#### [Exercise instructions]
Reproduce this listing in full.

** start Supplied data **

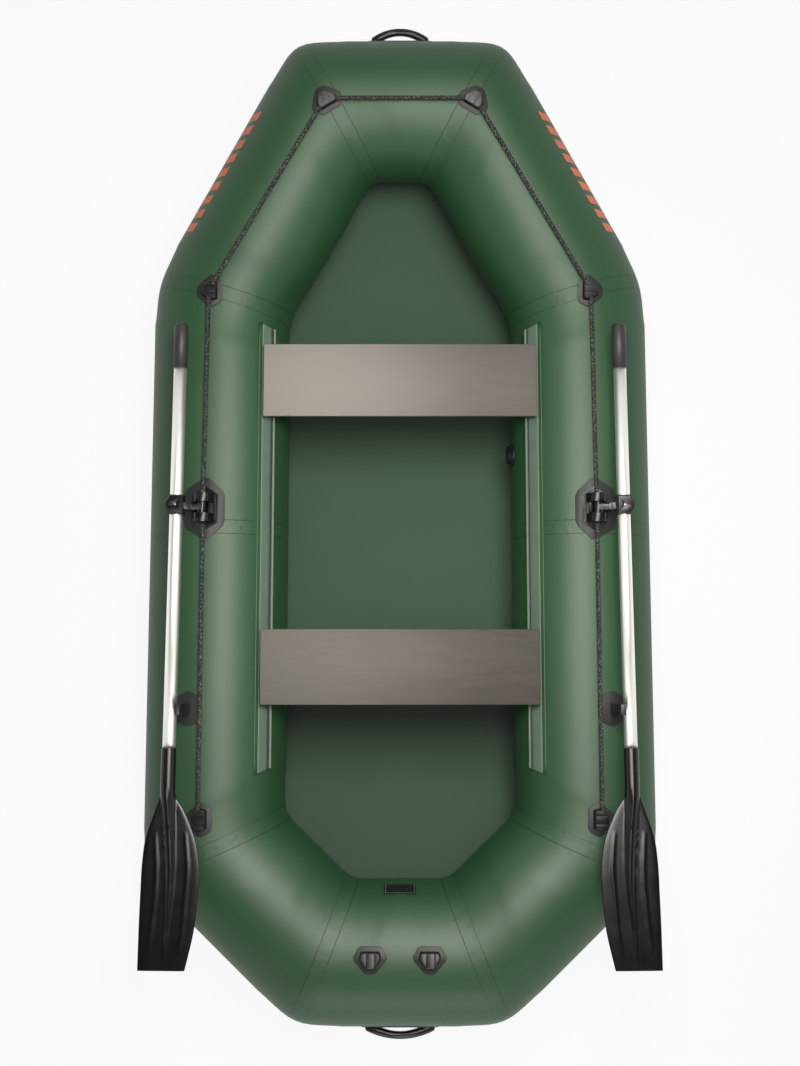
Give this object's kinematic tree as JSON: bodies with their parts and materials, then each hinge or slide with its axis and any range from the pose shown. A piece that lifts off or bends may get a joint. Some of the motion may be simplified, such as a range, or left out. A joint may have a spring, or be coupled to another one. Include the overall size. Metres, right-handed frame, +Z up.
{
  "type": "inflatable rowing boat",
  "caption": "Small inflatable rowing boat with a raised bow, sliding plank seats, hinged oarlocks, stowed oars and a grab line.",
  "frame": {"origin": "on the ground under the middle of the boat's length and beam", "axes": "+Y to the bow, +X to starboard, +Z up"},
  "size_m": [1.34, 2.672, 0.4842],
  "materials": {
    "hull_fabric": "PVC-coated fabric, satin, dark green",
    "bottom_fabric": "PVC-coated fabric, satin, dark green",
    "rail_vinyl": "extruded vinyl, green-grey",
    "film_faced_plywood": "plywood with a brown-grey film face",
    "runner_vinyl": "extruded vinyl, dark",
    "patch_rubber": "moulded, dark grey, matt",
    "fitting_rubber": "moulded, black, satin",
    "oarlock_nylon": "moulded nylon, black, satin",
    "shaft_aluminium": "drawn tube, silver anodised",
    "grip_plastic": "moulded, black",
    "blade_plastic": "moulded, black, satin",
    "holder_rubber": "moulded, black",
    "rope": "braided, black with pale flecks",
    "handle_plastic": "moulded, charcoal",
    "valve_plastic": "moulded, black"
  },
  "bodies": {
    "hull": {"bottom_sheet": "bottom_fabric", "bow_chamber_valve": "valve_plastic", "bow_handle": "handle_plastic", "bow_quarter_port": "hull_fabric", "bow_quarter_starboard": "hull_fabric", "bow_sheet": "bottom_fabric", "bow_tube": "hull_fabric", "handle_patches": "patch_rubber", "holder_clip_port": "holder_rubber", "holder_clip_starboard": "holder_rubber", "holder_patch_port": "patch_rubber", "holder_patch_starboard": "patch_rubber", "holder_post_port": "holder_rubber", "holder_post_starboard": "holder_rubber", "lifeline_bow": "rope", "lifeline_port": "rope", "lifeline_starboard": "rope", "oarlock_body_port": "oarlock_nylon", "oarlock_body_starboard": "oarlock_nylon", "oarlock_patch_port": "patch_rubber", "oarlock_patch_starboard": "patch_rubber", "rope_fitting_caps": "fitting_rubber", "rope_fitting_patches": "patch_rubber", "seat_rail_port": "rail_vinyl", "seat_rail_starboard": "rail_vinyl", "side_port_aft": "hull_fabric", "side_port_fore": "hull_fabric", "side_starboard_aft": "hull_fabric", "side_starboard_fore": "hull_fabric", "stern_chamber_valve": "valve_plastic", "stern_handle": "handle_plastic", "stern_quarter_port": "hull_fabric", "stern_quarter_starboard": "hull_fabric", "stern_tube": "hull_fabric"},
    "bow_seat": {"bow_seat": "film_faced_plywood", "bow_seat_runners": "runner_vinyl"},
    "stern_seat": {"stern_seat": "film_faced_plywood", "stern_seat_runners": "runner_vinyl"},
    "oarlock_arm_port": {"oarlock_arm_port": "oarlock_nylon"},
    "oar_port": {"oar_blade_port": "blade_plastic", "oar_clamp_port": "oarlock_nylon", "oar_grip_port": "grip_plastic", "oar_shaft_port": "shaft_aluminium"},
    "oarlock_arm_starboard": {"oarlock_arm_starboard": "oarlock_nylon"},
    "oar_starboard": {"oar_blade_starboard": "blade_plastic", "oar_clamp_starboard": "oarlock_nylon", "oar_grip_starboard": "grip_plastic", "oar_shaft_starboard": "shaft_aluminium"}
  },
  "joints": [
    {"name": "oar_dip_port", "type": "hinge", "parent": "hull", "child": "oarlock_arm_port", "pos_m": [-0.5036, 0.021, 0.39125], "axis": [0, -1, 0], "range_deg": [0, 25]},
    {"name": "oar_sweep_port", "type": "hinge", "parent": "oarlock_arm_port", "child": "oar_port", "pos_m": [-0.5356, 0.021, 0.39725], "axis": [0, 0, -1], "range_deg": [0, 120]},
    {"name": "oar_dip_starboard", "type": "hinge", "parent": "hull", "child": "oarlock_arm_starboard", "pos_m": [0.5036, 0.021, 0.39125], "axis": [0, 1, 0], "range_deg": [0, 25]},
    {"name": "oar_sweep_starboard", "type": "hinge", "parent": "oarlock_arm_starboard", "child": "oar_starboard", "pos_m": [0.5356, 0.021, 0.39725], "axis": [0, 0, 1], "range_deg": [0, 120]},
    {"name": "bow_seat_slide", "type": "slide", "parent": "hull", "child": "bow_seat", "axis": [0, 1, 0], "range_m": [-0.2, 0.055]},
    {"name": "stern_seat_slide", "type": "slide", "parent": "hull", "child": "stern_seat", "axis": [0, 1, 0], "range_m": [-0.165, 0.2]}
  ]
}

** end Supplied data **

#### [Written response]
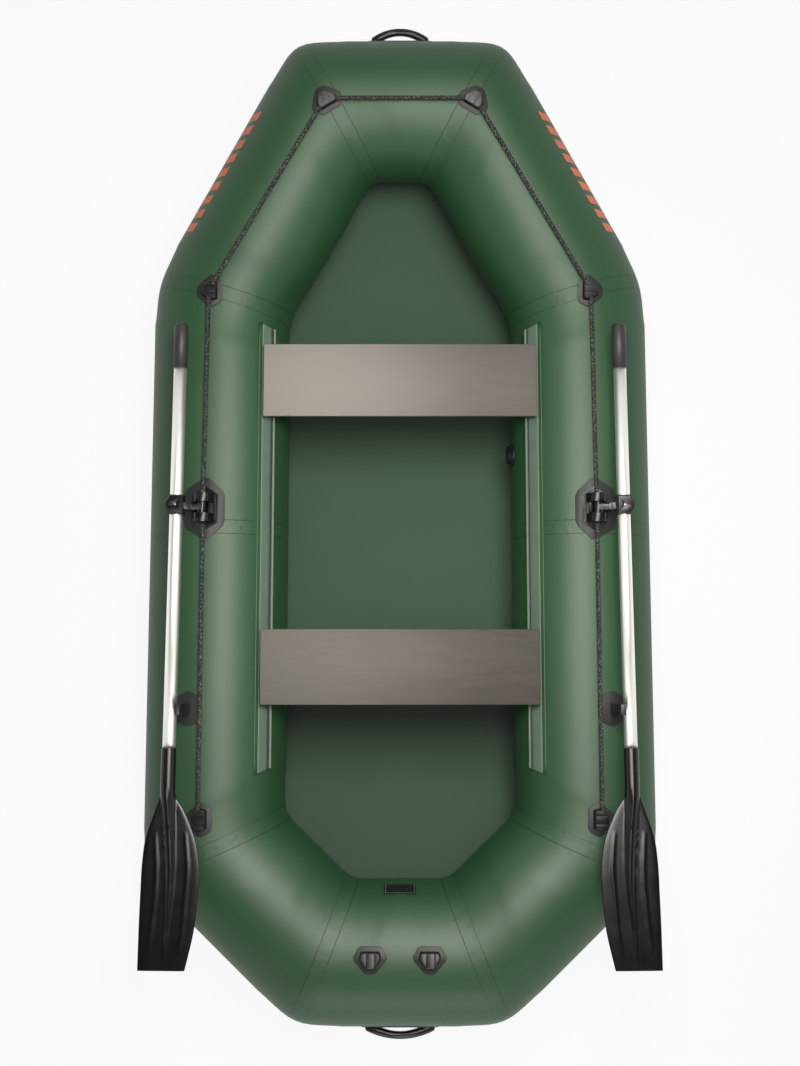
Give this object's kinematic tree as JSON: bodies with their parts and materials, then each hinge or slide with its axis and any range from the pose shown. A piece that lifts off or bends may get a joint. Some of the motion may be simplified, such as a range, or left out. A joint may have a spring, or be coupled to another one. Include the overall size. Metres, right-handed frame, +Z up.
{
  "type": "inflatable rowing boat",
  "caption": "Small inflatable rowing boat with a raised bow, sliding plank seats, hinged oarlocks, stowed oars and a grab line.",
  "frame": {"origin": "on the ground under the middle of the boat's length and beam", "axes": "+Y to the bow, +X to starboard, +Z up"},
  "size_m": [1.34, 2.672, 0.4842],
  "materials": {
    "hull_fabric": "PVC-coated fabric, satin, dark green",
    "bottom_fabric": "PVC-coated fabric, satin, dark green",
    "rail_vinyl": "extruded vinyl, green-grey",
    "film_faced_plywood": "plywood with a brown-grey film face",
    "runner_vinyl": "extruded vinyl, dark",
    "patch_rubber": "moulded, dark grey, matt",
    "fitting_rubber": "moulded, black, satin",
    "oarlock_nylon": "moulded nylon, black, satin",
    "shaft_aluminium": "drawn tube, silver anodised",
    "grip_plastic": "moulded, black",
    "blade_plastic": "moulded, black, satin",
    "holder_rubber": "moulded, black",
    "rope": "braided, black with pale flecks",
    "handle_plastic": "moulded, charcoal",
    "valve_plastic": "moulded, black"
  },
  "bodies": {
    "hull": {"bottom_sheet": "bottom_fabric", "bow_chamber_valve": "valve_plastic", "bow_handle": "handle_plastic", "bow_quarter_port": "hull_fabric", "bow_quarter_starboard": "hull_fabric", "bow_sheet": "bottom_fabric", "bow_tube": "hull_fabric", "handle_patches": "patch_rubber", "holder_clip_port": "holder_rubber", "holder_clip_starboard": "holder_rubber", "holder_patch_port": "patch_rubber", "holder_patch_starboard": "patch_rubber", "holder_post_port": "holder_rubber", "holder_post_starboard": "holder_rubber", "lifeline_bow": "rope", "lifeline_port": "rope", "lifeline_starboard": "rope", "oarlock_body_port": "oarlock_nylon", "oarlock_body_starboard": "oarlock_nylon", "oarlock_patch_port": "patch_rubber", "oarlock_patch_starboard": "patch_rubber", "rope_fitting_caps": "fitting_rubber", "rope_fitting_patches": "patch_rubber", "seat_rail_port": "rail_vinyl", "seat_rail_starboard": "rail_vinyl", "side_port_aft": "hull_fabric", "side_port_fore": "hull_fabric", "side_starboard_aft": "hull_fabric", "side_starboard_fore": "hull_fabric", "stern_chamber_valve": "valve_plastic", "stern_handle": "handle_plastic", "stern_quarter_port": "hull_fabric", "stern_quarter_starboard": "hull_fabric", "stern_tube": "hull_fabric"},
    "bow_seat": {"bow_seat": "film_faced_plywood", "bow_seat_runners": "runner_vinyl"},
    "stern_seat": {"stern_seat": "film_faced_plywood", "stern_seat_runners": "runner_vinyl"},
    "oarlock_arm_port": {"oarlock_arm_port": "oarlock_nylon"},
    "oar_port": {"oar_blade_port": "blade_plastic", "oar_clamp_port": "oarlock_nylon", "oar_grip_port": "grip_plastic", "oar_shaft_port": "shaft_aluminium"},
    "oarlock_arm_starboard": {"oarlock_arm_starboard": "oarlock_nylon"},
    "oar_starboard": {"oar_blade_starboard": "blade_plastic", "oar_clamp_starboard": "oarlock_nylon", "oar_grip_starboard": "grip_plastic", "oar_shaft_starboard": "shaft_aluminium"}
  },
  "joints": [
    {"name": "oar_dip_port", "type": "hinge", "parent": "hull", "child": "oarlock_arm_port", "pos_m": [-0.5036, 0.021, 0.39125], "axis": [0, -1, 0], "range_deg": [0, 25]},
    {"name": "oar_sweep_port", "type": "hinge", "parent": "oarlock_arm_port", "child": "oar_port", "pos_m": [-0.5356, 0.021, 0.39725], "axis": [0, 0, -1], "range_deg": [0, 120]},
    {"name": "oar_dip_starboard", "type": "hinge", "parent": "hull", "child": "oarlock_arm_starboard", "pos_m": [0.5036, 0.021, 0.39125], "axis": [0, 1, 0], "range_deg": [0, 25]},
    {"name": "oar_sweep_starboard", "type": "hinge", "parent": "oarlock_arm_starboard", "child": "oar_starboard", "pos_m": [0.5356, 0.021, 0.39725], "axis": [0, 0, 1], "range_deg": [0, 120]},
    {"name": "bow_seat_slide", "type": "slide", "parent": "hull", "child": "bow_seat", "axis": [0, 1, 0], "range_m": [-0.2, 0.055]},
    {"name": "stern_seat_slide", "type": "slide", "parent": "hull", "child": "stern_seat", "axis": [0, 1, 0], "range_m": [-0.165, 0.2]}
  ]
}